III. Negligence Claim Against McDowell Mountain Justice Court

¶17 The Johnsons next argue that because they were the
prevailing party in the Justice Court, Secure Ventures is required to return
approximately $24,000 in rent bonds the Johnsons paid. The Johnsons’
amended complaint alleges two legal theories for recovering the rent bonds.
The first is their claim for “[i]ntentional [t]ort” against Secure Ventures. As
discussed, a generic claim for intentional tort is insufficient to state a claim
for relief.

¶18 The second theory is in the amended complaint’s first cause
of action for negligence “against the McDowell Mountain Justice Court.”
The superior court properly dismissed this claim for two reasons. First, the
amended complaint did not name the Justice Court as a defendant. Second,
even if the Justice Court had been a defendant, the claim would fail under

5
JOHNSON, et al. v. SECURE
Decision of the Court

the doctrine of judicial immunity. See Acevedo by Acevedo v. Pima Cnty. Adult
Prob. Dep’t, 142 Ariz. 319, 321 (1984) (“Judges of courts of general
jurisdiction are not liable in a civil action for damages for their judicial acts,
even when such acts are in excess of their jurisdiction or are alleged to have
been done maliciously or corruptly.”); see Davis v. Burris, 51 Ariz. 220, 223
25 (1938) (applying judicial immunity to justices of the peace).

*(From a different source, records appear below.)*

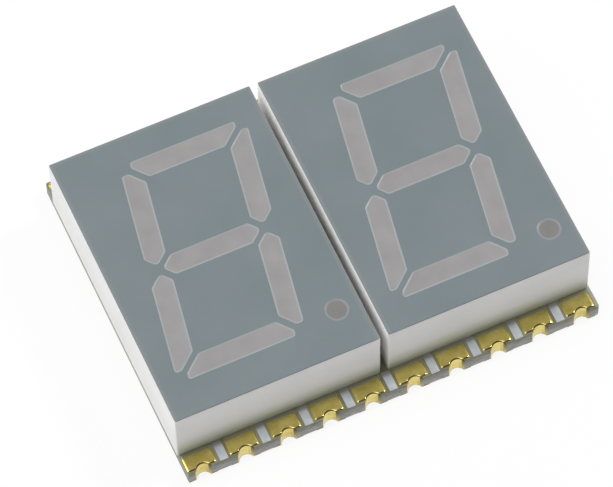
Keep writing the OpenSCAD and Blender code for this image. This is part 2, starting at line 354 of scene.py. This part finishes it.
def printed_rim(tree, place):
    """1 where the printed faces end at their sides and behind, 0 further in."""
    low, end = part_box("left_face_print")
    start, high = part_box("right_face_print")
    half = (high - low) / 2
    gap = (start.x - end.x) / 2
    centred = add(tree, "VectorMath", {0: place, 1: (high + low) / 2}, operation="SUBTRACT")
    parts = add(tree, "SeparateXYZ", {0: centred})
    aside = add(tree, "Math", {0: parts.outputs[0]}, operation="ABSOLUTE")
    outer = add(tree, "Math", {0: half.x, 1: aside}, operation="SUBTRACT")
    inner = add(tree, "Math", {0: aside, 1: gap}, operation="SUBTRACT")
    behind = add(tree, "Math", {0: half.y, 1: parts.outputs[1]}, operation="SUBTRACT")
    nearest = add(tree, "Math", {0: outer, 1: inner}, operation="MINIMUM")
    nearest = add(tree, "Math", {0: nearest, 1: behind}, operation="MINIMUM")
    return add(tree, "MapRange", {"Value": nearest, "From Min": INK_SETBACK * MM,
                                  "From Max": (INK_SETBACK + INK_RIM) * MM,
                                  "To Min": 1.0, "To Max": 0.0})


def grey_face_ink():
    """Two-part epoxy ink, screen printed on the face and baked: an even satin grey,
    a little thinner where it ends, so that the white shows through."""
    material, tree, place = new_material("screen_printed_ink")
    cloud = add(tree, "TexNoise", {"Vector": place, "Scale": per(4), "Detail": 4})
    peel = add(tree, "TexNoise", {"Vector": place, "Scale": per(0.22)})
    body = add(tree, "ValToRGB", {"Fac": cloud}, stops=[(0.3, "#737F83"), (0.7, "#7A8589")])
    tint = add(tree, "Mix", {0: printed_rim(tree, place), 6: body, 7: srgb("#868B8C")},
               data_type="RGBA")
    polish = add(tree, "MapRange", {"Value": peel, "From Min": 0.3, "From Max": 0.7,
                                    "To Min": 0.42, "To Max": 0.55})
    relief = add(tree, "Bump", {"Height": peel, "Distance": 0.004 * MM})
    shader = add(tree, "BsdfPrincipled", {"Base Color": tint.outputs[2], "Roughness": polish,
                                          "IOR": 1.5, "Normal": relief})
    add(tree, "OutputMaterial", {"Surface": shader})
    return material


def cast_epoxy(name, middle_low, middle_high, rim):
    """Epoxy cast in the wells, with a fine white diffuser: milky, faintly clouded,
    and lighter and bluer at its rim, partly where the white wall shows through and
    partly a painted highlight of the light that its meniscus mirrors."""
    material, tree, place = new_material(name)
    cloud = add(tree, "TexNoise", {"Vector": place, "Scale": per(1.2), "Detail": 4})
    haze = add(tree, "TexNoise", {"Vector": place, "Scale": per(0.15), "Detail": 3})
    body = add(tree, "ValToRGB", {"Fac": cloud}, stops=[(0.3, middle_low), (0.7, middle_high)])
    # Partly painted highlight: the rim colour also stands for light mirrored by the meniscus,
    # beside the white wall showing through
    edge = add(tree, "Attribute", attribute_name="rim")
    tint = add(tree, "Mix", {0: edge.outputs["Fac"], 6: body, 7: srgb(rim)}, data_type="RGBA")
    polish = add(tree, "MapRange", {"Value": haze, "From Min": 0.3, "From Max": 0.7,
                                    "To Min": 0.3, "To Max": 0.45})
    relief = add(tree, "Bump", {"Height": haze, "Distance": 0.003 * MM})
    shader = add(tree, "BsdfPrincipled", {"Base Color": tint.outputs[2], "Roughness": polish,
                                          "IOR": 1.54, "Normal": relief})
    add(tree, "OutputMaterial", {"Surface": shader})
    return material


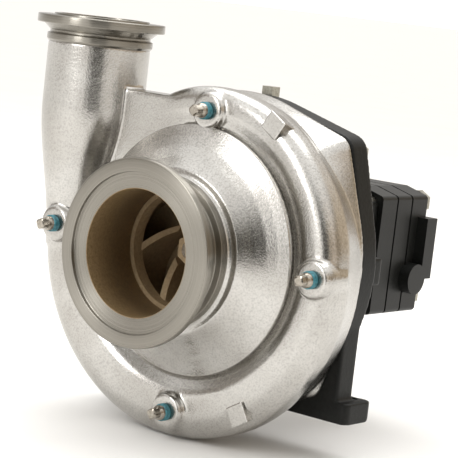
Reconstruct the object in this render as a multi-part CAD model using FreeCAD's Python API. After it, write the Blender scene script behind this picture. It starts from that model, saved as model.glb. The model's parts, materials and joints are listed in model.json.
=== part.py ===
import FreeCAD, Part
import math
import os

# Centrifugal pump with a volute casing, driven by a gear motor flanged to its frame.
# Millimetres. The model is drawn about the shaft line: X to the right seen from the inlet,
# Y from the inlet to the motor with y = 0 on the joint of casing and frame, Z up.
# Clock angles are in degrees, clockwise from the top as seen from the inlet.

# Clearances
running_gap = 0.05        # shaft in bush or bearing, on the radius
slip_gap = 0.02           # pieces of one body that slide together
free_gap = 0.4            # pieces that pass each other without touching
bolt_gap = 0.5            # bolt shank in its hole, on the radius
cut_margin = 1.0          # how far a cutting shape reaches past the face that it opens

# Foot and shaft height
shaft_height = 88.0
foot_depth = 26.5
foot_reach = 7.5
foot_thickness = 12.5
foot_corner_radius = 4.0
foot_hole_radius = 4.3
foot_hole_inset = 11.5
foot_hole_y = 21.2

# Inlet neck and its clamp flange
inlet_face_y = -92.0
inlet_bore_radius = 36.5
inlet_flange_width = 17.5
inlet_rim_thickness = 4.6
inlet_chamfer = 0.8
inlet_recess_width = 9.5
inlet_recess_depth = 1.6
inlet_groove_wall = 4.5
inlet_collar_wall = 8.1
inlet_collar_start = 24.5
inlet_collar_length = 6.0
inlet_neck_wall = 6.5
flange_cone_run = 12.0

# Dome of the casing
dome_root_step = 10.0
dome_root_y = -56.5
dome_rim_width = 6.5
dome_edge_y = -42.6
dome_fillet = 3.8
dome_step = 2.6
dome_edge_chamfer = 0.8

# Scroll: the outer radius grows with the clock angle up to the outlet
scroll_start_angle = -48.0
scroll_end_angle = 270.0
scroll_tail_drop = 10.3
scroll_start_width = 22.5
scroll_growth = 18.0
scroll_full_angle = 230.0
scroll_root_overlap = 2.5
scroll_foot_drop = 2.5
scroll_crest_width = 9.5
scroll_crest_rounding = 9.0
scroll_crown_y = -31.0
scroll_front_start = 8.6
scroll_front_growth = 10.0
scroll_shoulder_start = 8.0
scroll_shoulder_growth = 8.0
scroll_heel_y = -24.0
scroll_heel_radius = 12.0
scroll_lean = 7.0
scroll_base_inset = 5.0
scroll_base_drop = 1.0
scroll_sections = 31
tongue_angle = -20.0
casing_wall = 5.0

# Outlet pipe and its clamp flange
outlet_inset = 20.0
outlet_y = -32.0
outlet_pipe_wall = 5.6
outlet_bore_radius = 25.4
outlet_round_height = 74.0
outlet_start_height = -14.0
outlet_stations = 9
outlet_shoulder = 15.0
outlet_top = 126.0
outlet_flange_width = 13.4
outlet_rim_thickness = 5.2
outlet_groove_wall = 5.2
outlet_collar_wall = 6.8
outlet_collar_length = 3.4
outlet_collar_drop = 11.2
outlet_lip_wall = 3.6
outlet_lip_height = 1.2

# Web between outlet pipe and scroll
web_top = 87.0
web_right_x = -16.0
web_bottom = 38.0
web_front_y = -33.5
web_thickness = 13.0

# Bosses with plugs on the front of the scroll
boss_radius = 10.3
boss_rise = 5.0
boss_flare = 1.5
boss_offsets = [
    (2.0, 8.6, -43.3, 45.0),
    (90.4, 18.0, -46.2, 12.0),
    (178.2, 21.4, -51.0, 35.0),
    (270.4, 22.0, -54.8, 25.0),
]
plug_square = 6.8
plug_corner_radius = 4.4
plug_end_radius = 3.1
plug_head_length = 7.6
plug_thread_radius = 4.6
plug_thread_depth = 8.0
sealant_wall = 0.55
sealant_length = 4.8

# Square casting pads on the shoulder of the scroll
pad_side = 12.5
pad_offsets = [
    (32.3, -1.2, -42.5, -20.0),
    (149.0, 4.7, -46.5, -24.0),
    (270.0, 15.5, -38.0, -25.0),
]

# Shared outline of the casing flange and the frame rim: a circle with four ears
rim_width = 12.5
ear_offset = 1.5
ear_radius = 11.0
ear_angle = 45.0
ear_count = 4
flange_edge = 2.0
flange_flare_length = 23.0
flange_flare_ear_rise = 0.5
flange_flare_lean = 3.5
flange_flare_ear_lean = 14.0
frame_margin = 0.7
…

¶19 On appeal, the Johnsons disavow bringing a cause of action
against the Justice Court, arguing instead that they were “just highlight[ing]
the ignorance of law and facts in the Justice Court.” Yet the Johnsons’
amended complaint specifies the negligence cause of action is “against the
McDowell Mountain Justice Court,” not Secure Ventures. Consequently,
the negligence claim, even if intended to run only against Secure Ventures,
was insufficient to notify Secure Ventures of a negligence claim. See
Verduzco, 240 Ariz. at 225 ¶ 11. The superior court properly dismissed the
claim.

IV. Punitive Damages

¶20 Finally, the Johnsons argue that because they sufficiently
alleged claims for damages, the court erred in dismissing their “fourth legal
claim [for] punitive damages[.]” Punitive damages are a monetary remedy
appropriate in certain circumstances when a party has also been awarded
actual damages or an equitable remedy—punitive damages are not a
standalone legal claim. See Medasys Acquisition Corp. v. SDMS, P.C., 203
Ariz. 420, 424 ¶ 19 (2002). Because the superior court did not err in
dismissing the Johnsons’ substantive claims, their punitive damages
request fails.

ATTORNEYS’ FEES

¶21 Secure Ventures requests attorneys’ fees on appeal under
A.R.S. §§ 12-341.01 and 12-349. In the exercise of our discretion, we deny
that request. We award Secure Ventures its costs on appeal upon
compliance with Arizona Rule of Civil Appellate Procedure 21.

6
JOHNSON, et al. v. SECURE
Decision of the Court

CONCLUSION

¶22 We affirm the superior court’s judgment.